Syiah Kecewa atas Pembunuhan di Hari Asyura

Al Hafizh Ibnu Katsir rahimahullah berkata,

“Setiap muslim seharusnya bersedih atas terbunuhnya Husain radhiyallahu ‘anhu karena ia adalah sayyid-nya (penghulunya) kaum muslimin, ulamanya para sahabat dan anak dari putri Rasulullah shallallahu ‘alaihi wa sallam yaitu Fathimah yang merupakan puteri terbaik beliau. Husain adalah seorang ahli ibadah, pemberani dan orang yang murah hati. Akan tetapi kesedihan yang ada janganlah dipertontokan seperti yang dilakukan oleh Syi’ah dengan tidak sabar dan bersedih yang semata-mata dibuat-buat dan dengan tujuan riya’ (cari pujian, tidak ikhlas). Padahal ‘Ali bin Abi Tholib lebih utama dari Husain. ‘Ali pun mati terbunuh, namun ia tidak diperlakukan dengan dibuatkan ma’tam (hari duka) sebagaimana hari kematian Husain. ‘Ali terbenuh pada hari Jum’at ketika akan pergi shalat Shubuh pada hari ke-17 Ramadhan tahun 40 H.

Begitu pula ‘Utsman, ia lebih utama daripada ‘Ali bin Abi Tholib menurut Ahlus Sunnah wal Jama’ah. ‘Utsman terbunuh ketika ia dikepung di rumahnya pada hari tasyriq dari bulan Dzulhijjah pada tahun 36 H. Walaupun demikian, kematian ‘Utsman tidak dijadikan ma’tam (hari duka). Begitu pula ‘Umar bin Al Khottob, ia lebih utama daripada ‘Utsman dan ‘Ali. Ia mati terbunuh ketika ia sedang shalat Shubuh di mihrab ketika sedang membaca Al Qur’an. Namun, tidak ada yang mengenang hari kematian beliau dengan ma’tam (hari duka). Begitu pula Abu Bakar Ash Shiddiq, ia lebih utama daripada ‘Umar. Kematiannya tidaklah dijadikan ma’tam (hari duka).
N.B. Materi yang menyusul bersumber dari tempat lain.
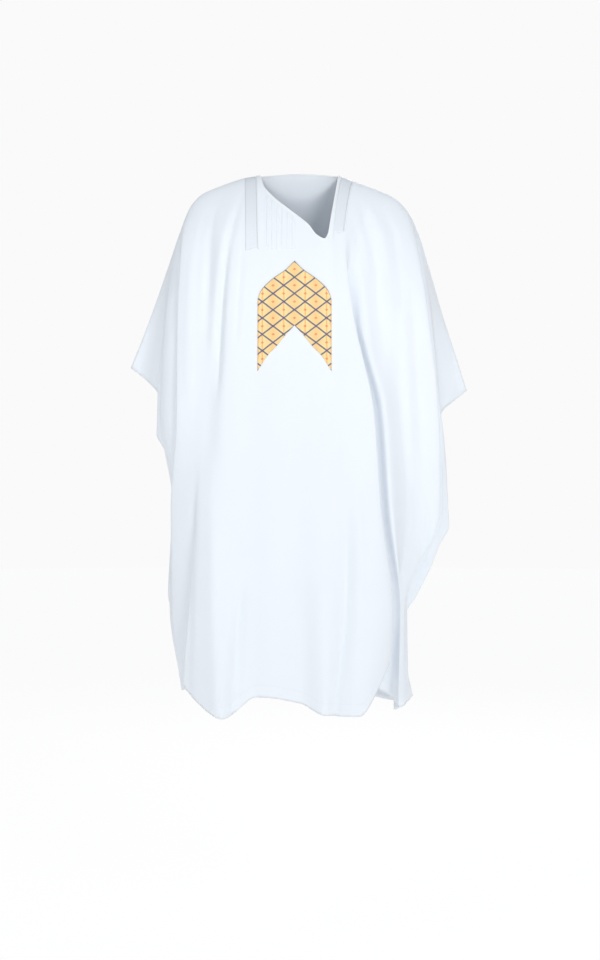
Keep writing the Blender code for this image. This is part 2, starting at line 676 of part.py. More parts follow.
def binding_rows(facets):
    """The neck binding: its upper edge just inside the cut edge, its lower edge square to it."""
    panel = facets.panel
    lift = BINDING_LIFT + TRIM_WALL / 2
    cuts = [cut for cut in facets.cuts if abs(cut) < NECK_HALF]
    edge = []
    for before, after in zip(cuts, cuts[1:]):
        length = math.dist(panel.top(before), panel.top(after))
        steps = max(1, round(length / BINDING_STEP))
        edge.extend(before + (after - before) * step / steps for step in range(steps))
    edge.append(cuts[-1])
    rows = [[], [], []]
    for cut in edge:
        x, drop = panel.top(cut)
        before = Vector(panel.top(cut - SMALL))
        after = Vector(panel.top(cut + SMALL))
        along = (after - before).normalized()
        inward = Vector((-along.y, along.x))
        for step, row in enumerate(rows):
            distance = BINDING_INSET + BINDING_WIDTH * step / 2
            row.append(facets.place_at(x + inward.x * distance, drop + inward.y * distance, lift))
    return rows


def cloth_material(name, color, roughness):
    material = bpy.data.materials.new(name)
    material.use_nodes = True
    shader = material.node_tree.nodes["Principled BSDF"]
    shader.inputs["Base Color"].default_value = (*color, 1.0)
    shader.inputs["Roughness"].default_value = roughness
    shader.inputs["Metallic"].default_value = 0.0
    return material


def cloth_object(name, rows, wall, material, collection, side=-1):
    """A closed sheet of cloth: its points moved half a wall the way they face, and half a wall in."""
    width = len(rows[0])
    count = len(rows) * width
    middles = [[point for point, facing in row] for row in rows]
    outer = [point + facing * (wall / 2) for row in rows for point, facing in row]
    inner = [point - facing * (wall / 2) for row in rows for point, facing in row]
    faces = []
    for corners in triangles(middles):
        face = tuple(row * width + column for row, column in corners)
        faces.append(face)
        faces.append(tuple(index + count for index in reversed(face)))
    rim = list(range(width))
    rim += [row * width + width - 1 for row in range(1, len(rows))]
    rim += [count - 1 - step for step in range(1, width)]
    rim += [row * width for row in range(len(rows) - 2, 0, -1)]
    for here, there in zip(rim, rim[1:] + rim[:1]):
        faces.append((here, there, there + count))
        faces.append((here, there + count, here + count))
    if side > 0:
        faces = [face[::-1] for face in faces]
    mesh = bpy.data.meshes.new(name)
    mesh.from_pydata(outer + inner, [], faces)
    mesh.materials.append(material)
    mesh.shade_smooth()
    sheet = bpy.data.objects.new(name, mesh)
    collection.objects.link(sheet)
    return sheet


def build():
    for leftover in list(bpy.data.objects):
        bpy.data.objects.remove(leftover)
    collection = bpy.data.collections.new("Grand boubou robe")
    bpy.context.scene.collection.children.link(collection)
    suiting = cloth_material("White suiting", (0.90, 0.93, 0.97), 0.75)
    satin = cloth_material("Pale grey satin", (0.72, 0.76, 0.80), 0.40)
    piping = cloth_material("White piping", (0.95, 0.96, 0.98), 0.55)
    lattice = cloth_material("Woven lattice", (0.93, 0.70, 0.42), 0.70)

    front = Facets(Panel("front", FRONT_LINES, FRONT_FOLDS, -1))
    back = Facets(Panel("back", BACK_LINES, BACK_FOLDS, 1))
    cloth_object("front_panel", front.sheet(), WALL, suiting, collection)
    cloth_object("back_panel", back.sheet(), WALL, suiting, collection, 1)

    for band in BANDS:
        cloth_object(band.name, band_rows(front, band, BAND_WALL, BAND_STEPS), BAND_WALL, satin, collection)
    for strip in PIPINGS:
        cloth_object(strip.name, band_rows(front, strip, TRIM_WALL, 1), TRIM_WALL, piping, collection)
    cloth_object("neck_binding_front", binding_rows(front), TRIM_WALL, piping, collection)
    cloth_object("neck_binding_back", binding_rows(back), TRIM_WALL, piping, collection, 1)
    cloth_object("chest_patch", patch_rows(front), PATCH_WALL, lattice, collection)
    for number in range(TUCK_COUNT):
        cloth_object(f"tuck_{number + 1}", tuck_rows(front, number), TUCK_WALL, suiting, collection)


build()
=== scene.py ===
# %% [markdown]
# A grand boubou is one very wide length of cloth for the front and one for the back, joined along the
# shoulders. Worn, it drops from the shoulders in long soft folds, and its wide sleeves are only the
# cloth's own width. This lesson dresses the plain solids of the part: finer cloth in the same form,
# its satin bands, piping, pintucks and the woven patch on the chest, and the weave of each.
# The part's own model comes first, with its size, because nothing made here may outgrow it.

# %% Load the part
import math
from bisect import bisect_right
from collections import namedtuple

import bpy
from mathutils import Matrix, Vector, noise


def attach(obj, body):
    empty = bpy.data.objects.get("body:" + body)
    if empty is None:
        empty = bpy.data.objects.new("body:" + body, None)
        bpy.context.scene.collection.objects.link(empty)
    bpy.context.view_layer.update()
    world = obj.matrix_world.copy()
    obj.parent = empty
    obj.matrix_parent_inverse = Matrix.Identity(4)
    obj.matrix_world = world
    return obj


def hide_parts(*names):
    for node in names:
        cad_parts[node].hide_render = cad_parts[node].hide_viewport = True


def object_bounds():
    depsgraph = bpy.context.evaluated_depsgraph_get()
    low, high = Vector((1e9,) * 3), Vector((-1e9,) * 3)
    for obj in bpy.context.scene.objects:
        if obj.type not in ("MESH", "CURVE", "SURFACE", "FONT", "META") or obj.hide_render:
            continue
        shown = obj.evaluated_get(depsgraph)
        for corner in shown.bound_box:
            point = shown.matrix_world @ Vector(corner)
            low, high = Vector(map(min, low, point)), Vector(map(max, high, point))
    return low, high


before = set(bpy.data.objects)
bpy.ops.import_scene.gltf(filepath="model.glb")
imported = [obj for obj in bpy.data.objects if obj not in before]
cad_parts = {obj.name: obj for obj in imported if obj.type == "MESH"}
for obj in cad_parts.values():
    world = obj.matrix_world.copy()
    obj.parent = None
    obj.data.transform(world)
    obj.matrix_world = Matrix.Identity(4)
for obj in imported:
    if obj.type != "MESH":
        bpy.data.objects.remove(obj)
cad_low, cad_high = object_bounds()
cad_size = [round(top - bottom, 3) for bottom, top in zip(cad_low, cad_high)]
print("solids", sorted(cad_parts), "size", cad_size)

# %% [markdown]
# The camera stands where the photograph was taken from: 3.2 m in front, level with the picture's
# middle. One pixel is 2.1 mm at the depth of the shoulder line. The lens follows from that, and so
# does the camera's place, because the base of the neck is the frame's origin.

# %% Camera
CAMERA_AWAY = 3.2
PIXEL = 0.0021
PHOTO_WIDTH = 600
PHOTO_HEIGHT = 960
NECK_COLUMN = 299.5
NECK_ROW = 176
SENSOR = 36

camera_data = bpy.data.cameras.new("Camera")
camera_data.sensor_width = SENSOR
camera_data.lens = SENSOR * CAMERA_AWAY / (PHOTO_HEIGHT * PIXEL)
camera = bpy.data.objects.new("Camera", camera_data)
camera.location = (
    (PHOTO_WIDTH / 2 - NECK_COLUMN) * PIXEL,
    -CAMERA_AWAY,
    (NECK_ROW - PHOTO_HEIGHT / 2) * PIXEL,
)
camera.rotation_euler = (math.radians(90), 0, 0)
bpy.context.scene.collection.objects.link(camera)
bpy.context.scene.camera = camera
print("lens", round(camera_data.lens, 2))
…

Lebih daripada itu Rasulullah shallallahu ‘alaihi wa sallam, beliau adalah sayyid (penghulu) cucu Adam di dunia dan akhirat. Allah telah mencabut nyawa beliau sebagaimana para nabi sebelumnya juga mati. Namun tidak ada pun yang menjadikan hari kematian beliau sebagai ma’tam (hari kesedihan). Kematian beliau tidaklah pernah dirayakan sebagaimana yang dirayakan pada kematin Husain seperti yang dilakukan oleh Rafidhah (baca: Syi’ah) yang jahil. Yang terbaik diucapkan ketika terjadi musibah semacam ini adalah sebagaimana diriwayatkan dari ‘Ali bin Al Husain, dari kakeknya Rasulullah shallallahu ‘alaihi wa sallam, ia bersabda,

ما من مسلم يصاب بمصيبة فيتذكرها وإن تقادم عهدها فيحدث لها استرجاعا إلا أعطاه الله من الأجر مثل يوم أصيب بها

“Tidaklah seorang muslim tertimpa musibah, lalu ia mengenangnya dan mengucapkan kalimat istirja’ (innalillahi wa inna ilaihi rooji’un) melainkan Allah akan memberinya pahala semisal hari ia tertimpa musibah” Diriwayatkan oleh Ahmad dan Ibnu Majah. Demikian nukilan dari Ibnu Katsir dalam Al Bidayah wan Nihayah, 8: 221.

Hadits berikut pun menjelaskan bahwa yang dilakukan orang Syiah di hari Asyura termasuk kesesatan. Dari ‘Abdullah bin Mas’ud radhiyallahu ‘anhu, ia berkata, Rasulullah shallallahu ‘alaihi wa sallam bersabda,

لَيْسَ مِنَّا مَنْ لَطَمَ الْخُدُودَ وَشَقَّ الْجُيُوبَ وَدَعَا بِدَعْوَى الْجَاهِلِيَّة

“Tidak termasuk golongan kami siapa saja yang menampar pipi (wajah), merobek saku, dan melakukan amalan Jahiliyah.” (HR. Bukhari no. 1294 dan Muslim no. 103).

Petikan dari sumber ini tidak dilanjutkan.